# Task
Repeat the material exactly, every line of it.
....................
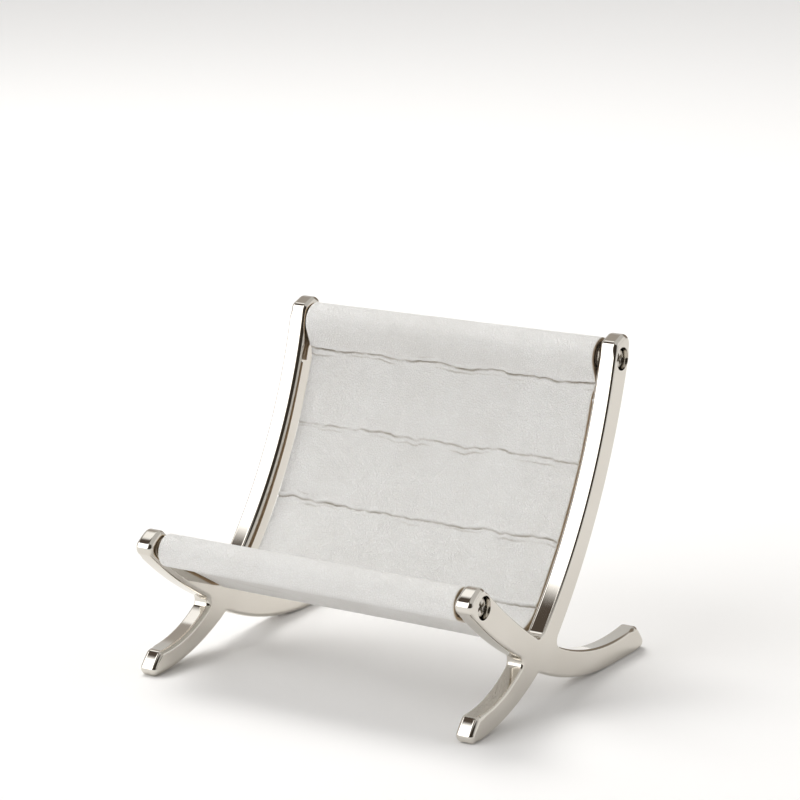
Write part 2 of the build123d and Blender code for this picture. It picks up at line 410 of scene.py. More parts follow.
def grained_leather(name, pale, deep, crease_shade, grain=1.0):
    """Finished leather: two sizes of pebbles, a cloudy grain, a mottled tint, painted shade in the creases
    and between the pebbles, and a painted highlight on the raised lips beside the creases."""
    n = Material(name)
    warp = n.add("ShaderNodeTexNoise", {"Vector": n.place, "Scale": 700.0, "Detail": 2.0})
    shift = n.vector("MULTIPLY", warp.outputs["Color"], (PEBBLE_WARP,) * 3, 0)
    bent = n.vector("ADD", n.place, shift, 0)
    plump = n.range(n.cells(1700.0, bent), 0.0, 0.22, smooth=True)
    dimples = n.range(n.cells(3600.0, bent), 0.0, 0.2, smooth=True)
    loose = n.noise(scale=260.0, detail=3.0, roughness=0.6, distortion=0.6)
    patchy = n.range(n.noise(scale=70.0, detail=4.0, roughness=0.6), 0.35, 0.68)
    crease_shade_mask = n.attribute("crease_shade")
    painted_lip_highlight = n.attribute("lip_highlight")
    height = n.math("ADD", n.math("MULTIPLY", plump, 0.75), n.math("MULTIPLY", dimples, 0.25))
    base = n.mix(patchy, pale, deep)
    # Painted shade between the pebbles: their borders lean a little towards the crease colour.
    base = n.mix(n.range(plump, 0.0, 0.6, 0.1, 0.0), base, crease_shade)
    # Painted highlight on the raised lips beside the creases, mixed towards the pale colour.
    base = n.mix(n.math("MULTIPLY", painted_lip_highlight, 0.35), base, pale)
    # Painted shade in the creases: the crease colour laid over the leather along each groove.
    base = n.mix(crease_shade_mask, base, crease_shade)
    dull = n.math("ADD", loose, n.math("MULTIPLY", crease_shade_mask, 0.4))
    grain_bump = n.bump(height, PEBBLE_HEIGHT * grain, 1.0)
    n.shade(
        Base_Color=base,
        Roughness=n.range(dull, 0.3, 0.9, 0.42, 0.68),
        Specular_IOR_Level=0.42,
        Sheen_Weight=0.08,
        Sheen_Roughness=0.4,
        Normal=n.bump(loose, LOOSE_HEIGHT * grain, 0.5, grain_bump),
    )
    return n.material


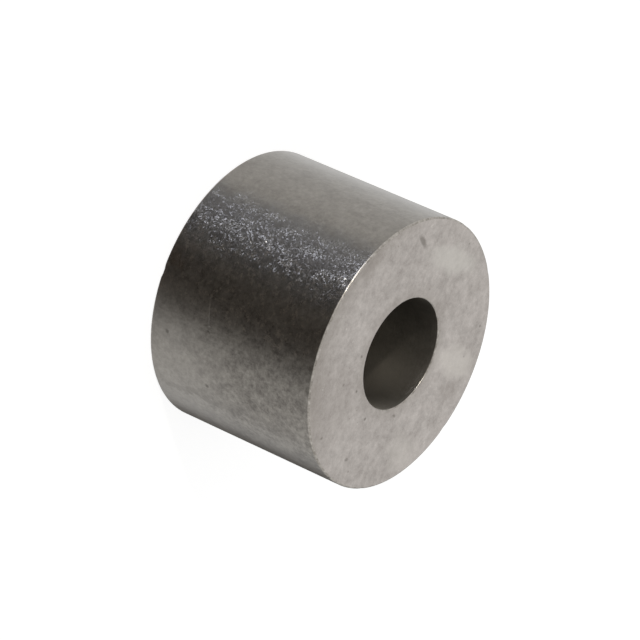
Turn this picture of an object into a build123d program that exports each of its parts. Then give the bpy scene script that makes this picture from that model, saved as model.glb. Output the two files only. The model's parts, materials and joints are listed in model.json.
....................
# Task answer
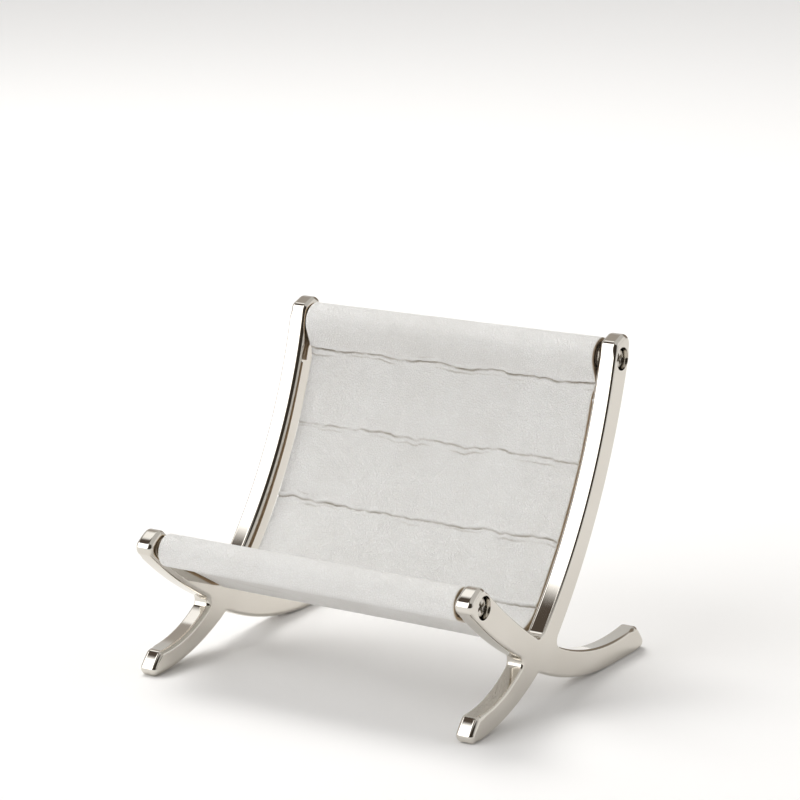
Write part 2 of the build123d and Blender code for this picture. It picks up at line 410 of scene.py. More parts follow.
def grained_leather(name, pale, deep, crease_shade, grain=1.0):
    """Finished leather: two sizes of pebbles, a cloudy grain, a mottled tint, painted shade in the creases
    and between the pebbles, and a painted highlight on the raised lips beside the creases."""
    n = Material(name)
    warp = n.add("ShaderNodeTexNoise", {"Vector": n.place, "Scale": 700.0, "Detail": 2.0})
    shift = n.vector("MULTIPLY", warp.outputs["Color"], (PEBBLE_WARP,) * 3, 0)
    bent = n.vector("ADD", n.place, shift, 0)
    plump = n.range(n.cells(1700.0, bent), 0.0, 0.22, smooth=True)
    dimples = n.range(n.cells(3600.0, bent), 0.0, 0.2, smooth=True)
    loose = n.noise(scale=260.0, detail=3.0, roughness=0.6, distortion=0.6)
    patchy = n.range(n.noise(scale=70.0, detail=4.0, roughness=0.6), 0.35, 0.68)
    crease_shade_mask = n.attribute("crease_shade")
    painted_lip_highlight = n.attribute("lip_highlight")
    height = n.math("ADD", n.math("MULTIPLY", plump, 0.75), n.math("MULTIPLY", dimples, 0.25))
    base = n.mix(patchy, pale, deep)
    # Painted shade between the pebbles: their borders lean a little towards the crease colour.
    base = n.mix(n.range(plump, 0.0, 0.6, 0.1, 0.0), base, crease_shade)
    # Painted highlight on the raised lips beside the creases, mixed towards the pale colour.
    base = n.mix(n.math("MULTIPLY", painted_lip_highlight, 0.35), base, pale)
    # Painted shade in the creases: the crease colour laid over the leather along each groove.
    base = n.mix(crease_shade_mask, base, crease_shade)
    dull = n.math("ADD", loose, n.math("MULTIPLY", crease_shade_mask, 0.4))
    grain_bump = n.bump(height, PEBBLE_HEIGHT * grain, 1.0)
    n.shade(
        Base_Color=base,
        Roughness=n.range(dull, 0.3, 0.9, 0.42, 0.68),
        Specular_IOR_Level=0.42,
        Sheen_Weight=0.08,
        Sheen_Roughness=0.4,
        Normal=n.bump(loose, LOOSE_HEIGHT * grain, 0.5, grain_bump),
    )
    return n.material


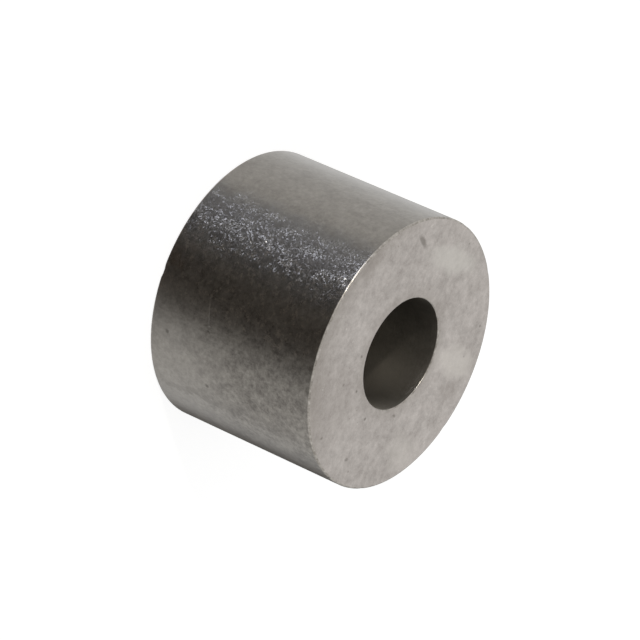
Turn this picture of an object into a build123d program that exports each of its parts. Then give the bpy scene script that makes this picture from that model, saved as model.glb. Output the two files only. The model's parts, materials and joints are listed in model.json.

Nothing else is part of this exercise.